Michel-Édouard Leclerc : toujours moins cher
Le président du comité stratégique des centres E.Leclerc, Michel-Edouard Leclerc a été auditionné le 19 janvier par la Commission des affaires économiques du Sénat. Entre crainte du retour à l’inflation et négociations commerciales, il est également revenu sur la polémique de la baguette à 0,29€.

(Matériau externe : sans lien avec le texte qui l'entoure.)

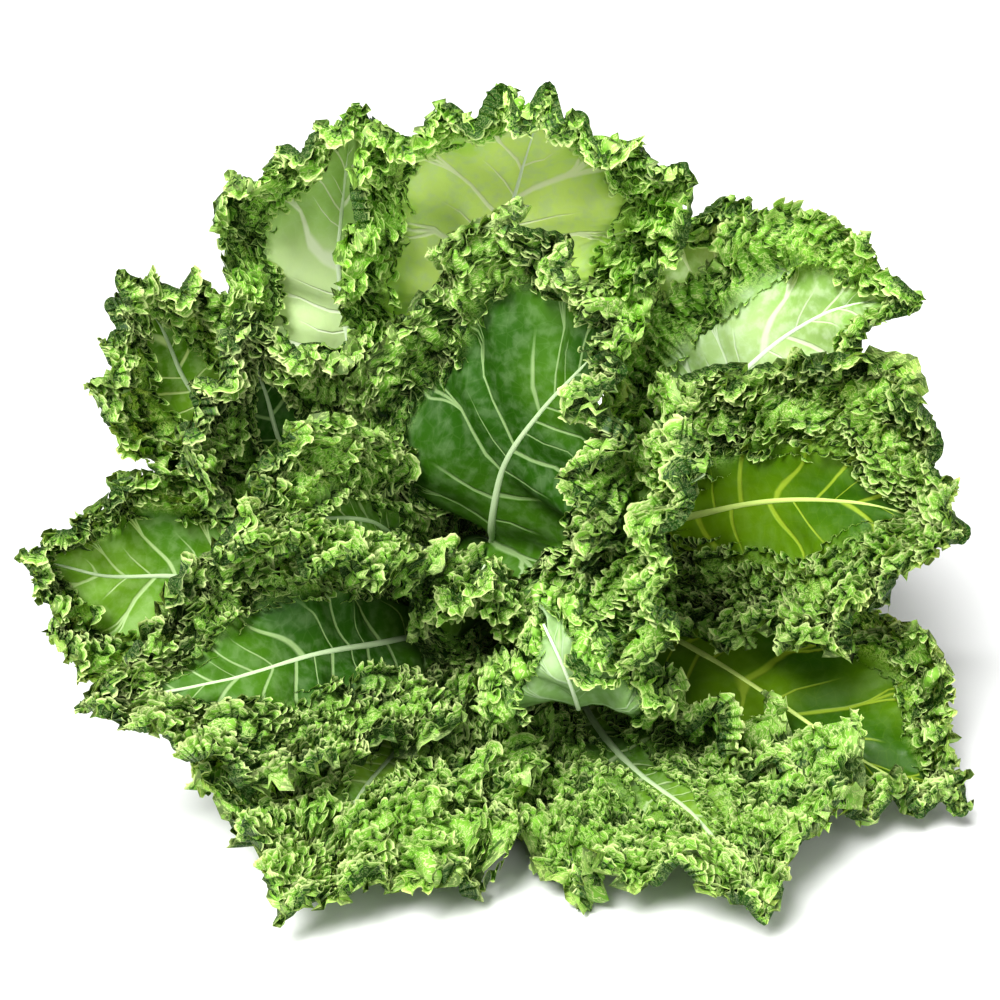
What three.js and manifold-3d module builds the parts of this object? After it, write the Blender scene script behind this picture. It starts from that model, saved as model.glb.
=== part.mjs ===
// A bunch of cut curly kale, lying on a surface with its leaves towards -Y and its stems towards +Y.
// Millimetres, +Z up. Z = 0 is the surface. The leaves are laid out from X = 0 at the middle of the
// band, and at the end the whole bunch is moved so that the middle of its footprint is the origin.

import * as THREE from 'three';
import { mergeVertices } from 'three/addons/utils/BufferGeometryUtils.js';
import Module from 'manifold-3d';

const wasm = await Module();
wasm.setup();

// Stems: they lie in rows, like pencils in a hand, and spread a little towards their cut ends
const bandY = 112;
const bandAxisZ = 36;
const cutY = 205;
const cutAxisZ = 25.6;
const pitchAtBand = 10.2;
const pitchAtCut = 12.6;
const rowRise = Math.sqrt(3) / 2;
const stemRadiusAtCut = 5.8;
const stemRadiusAtBand = 4.7;
const stemRadiusAtBlade = 3.4;
const midribRadiusAtTip = 0.7;
const midribDepth = 1.3;
const stemSides = 6;
const stemSteps = 9;
const stemRunIntoBlade = 10;

// Blades: rays run out from the midrib like side veins, and the frill is the wave at their ends
const bladeThickness = 1.4;
const raysPerSide = 18;
const ringsAlongRay = [0.5, 0.8, 1];
const frillShareOfWidth = 0.16;
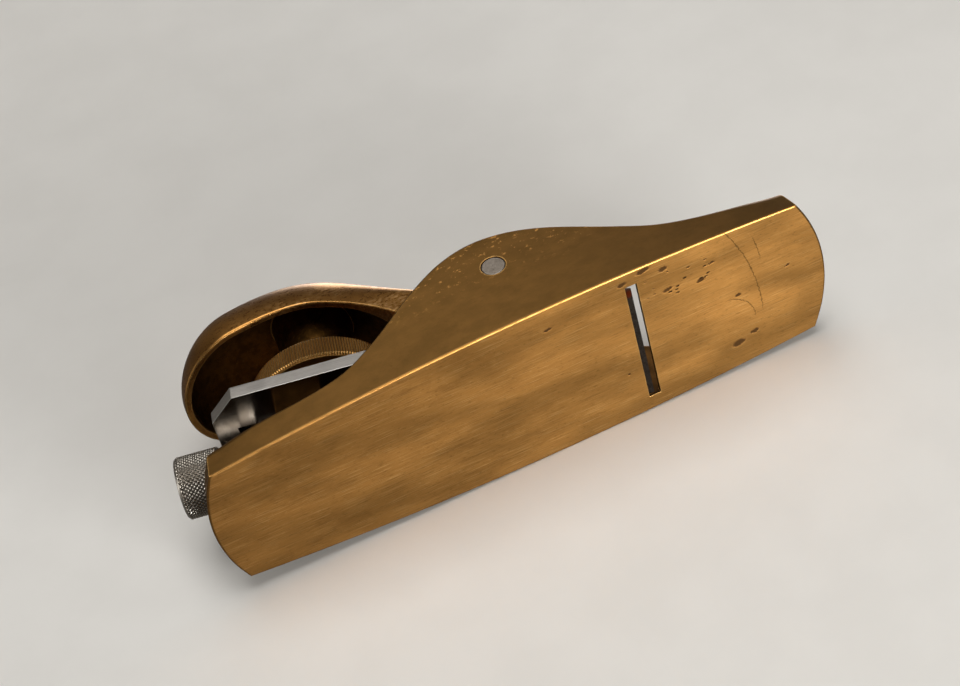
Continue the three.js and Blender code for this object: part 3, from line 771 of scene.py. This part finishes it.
# The cap from the side, as x and height: its rim, where its walls start to close, its crest.
rim_at = curve_through([
    (-66, 34.1), (-55, 35.8), (-41, 36.8), (-33, 35.4), (-26.3, 31.3), (-20.8, 26.4),
    (-16.7, 21.5), (-12.5, 16.4), (-9.4, 13), (-6, 9)])
spring_at = curve_through([
    (-66, 34.1), (-55, 35.8), (-41, 36.8), (-33, 35.4), (-26.3, 31.3), (-21.4, 29.8),
    (-17.4, 28), (-12.3, 25.2), (-6, 20.6), (0.4, 16.6), (8, 16.4), (60, 16.4)])
crest_at = curve_through([
    (-66, 45), (-55, 48.4), (-46, 50), (-39, 50.2), (-32, 49), (-25.7, 46), (-21.4, 41.4),
    (-17.4, 36.6), (-12.3, 30.5), (-6, 23.6), (0.4, 17.6), (8, 17.4), (60, 17.4)])


def under_at(x):
    """Lower edge of the side walls: the rim, then the relieved tongue over the blade."""
    return np.where(x < RIM_END, rim_at(x), blade_top_at(x) + TONGUE_LIFT)


def dome(front, half, foot, spring, crest, tuck, ends=64, straight=90, edge=6, roof=40):
    """Long dome over a plan with straight sides and round ends.

    Going up, the side wall turns out of the rim through a quarter ellipse of width tuck,
    stands straight to the springing line, and closes over the crest as a superellipse:
    reach = half cos^(2/p), rise = sin^(2/p). All of it shrinks onto the crest line.
    """
    down = np.linspace(front, PALM_CENTRE, straight, endpoint=False)
    back = np.linspace(PALM_CENTRE, front, straight, endpoint=False)
    turn = np.linspace(0, np.pi, ends, endpoint=False)
    zero, one = np.zeros(straight), np.ones(straight)
    centre = np.concatenate([down, np.full(ends, PALM_CENTRE), back, np.full(ends, front)])
    dx = np.concatenate([zero, -np.sin(turn), zero, np.sin(turn)])
    dy = np.concatenate([one, np.cos(turn), -one, -np.cos(turn)])
    lower = under_at(centre + dx * half)
    rings = [(0 * centre, 0 * centre + foot), (0 * centre + half - tuck, 0 * centre + foot)]
    for rise in np.linspace(0, np.pi / 2, edge + 1):
        outward = half - tuck * (1 - np.sin(rise))
        rings.append((outward + 0 * centre, lower + abs(tuck) * (1 - np.cos(rise))))
    for lift in np.linspace(0, np.pi / 2, roof + 1):
        last = lift == np.pi / 2
        outward = 0.0 if last else half * np.cos(lift) ** (2 / DOME_POWER)
        x = centre + dx * outward
        climb = np.sin(lift) ** (2 / DOME_POWER)
        base = np.maximum(spring(x), lower + abs(tuck))
        rings.append((outward + 0 * centre, base + (crest(x) - base) * climb))
    points = np.stack([np.stack([centre + dx * r, dy * r, z], -1) for r, z in rings])
    return points, grid_quads(len(rings), len(centre))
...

Avec 721 magasins (hypers, supers et express), 690 drives, 2 541 enseignes spécialisées 140 000 salariés, 18,5 millions de clients et un chiffre d’affaires de près de 50 milliards d’euros par an, Michel-Édouard Leclerc est un poids lourd de la grande distribution. Lui-même le concède : « Leclerc a surperformé pendant la crise Covid ». C’est sans doute ce qui a agacé le sénateur Laurent Duplomb (LR, Haute-Loire) qui s’en est pris frontalement au patron des supermarchés. « Vous vous présentez comme le chevalier blanc du consommateur en faisant savamment oublier que vous vous enrichissez. Vous vous êtes enrichi en 2021 de près de 75 millions d’euros, augmentant votre rémunération de plus de 40 millions d’euros », l’a-t-il accusé. Quelque peu bousculé, le président du comité stratégique a tempéré préférant porter le propos sur les « premiers prix […] revenus à la lumière de la crise […] Les Français sont sensibles aux prix. Leur préoccupation essentielle, c’est le pouvoir d’achat », a-t-il insisté souhaitant « ne pas opposer un mur de hausse aux consommateurs ».
Transparence
Se défendant d’avoir abordé les négociations commerciales dans un sentiment de déflation mais bien au contraire d’inflation, Michel-Edouard Leclerc assure toutefois qu’il va demander la transparence sur les prix. A mots à peines couverts, il accuse les industries agroalimentaires de ne pas jouer le jeu. « Cependant, nous ferons passer les hausses nécessaires, (…) avec discernement, mais attention à ne pas casser la croissance », a-t-il averti. Selon lui, les centrales d’achat ont reçu des hausses de tarif supérieures ou égales à 6 % « 25 % du chiffre d’affaires du groupe est impacté par une hausse de +6 % sur les produits alimentaires et de +7 % sur le non alimentaire ».
« Arrêtons ce cinéma »
Interrogé sur la baguette de pain à 0,29 euros pour laquelle il n’a eu que « des retours positifs » de la part de sa clientèle, il a ouvertement accusé Christiane Lambert, présidente de la FNSEA, d’avoir réagi un trop rapidement. « Nous n’avons pas baissé le prix. C’est le prix moyen de la baguette blanche 1er prix qui oscille entre 0,22 € et 0,32€. Nous avons décidé de geler le prix pour six mois à 0,29 €. C’est d’ailleurs le même prix qu’Intermarché l’an dernier sur le même produit », a-t-il ajouté. Parce qu’il considère la baguette comme un marqueur à la fois social, culturel et économique, « il faut rassurer le consommateur sur ce produit. Nombre de nos clients sont aussi des agriculteurs », a glissé Michel-Edouard Leclerc. Pressé sur le sujet, et un brin agacé, il a fini par lâcher : « 30 % de variation prix du blé, c’est un centime sur une baguette. Arrêtons ce cinéma ». Le grand patron est également revenu sur la crise du Covid pendant laquelle « on a mangé n’importe quoi. On a dit que c’était le bio qui avait marché. Non, ce n’est pas vrai, c’est le snacking, on n’a jamais mangé autant de pâtes, riz, plats transformés. Maintenant, c’est passé, la pédagogie sanitaire est réinstallée dans la consommation des Français […] La transformation du modèle alimentaire français vers un modèle plus vertueux, c’est en marche », a-t-il assuré.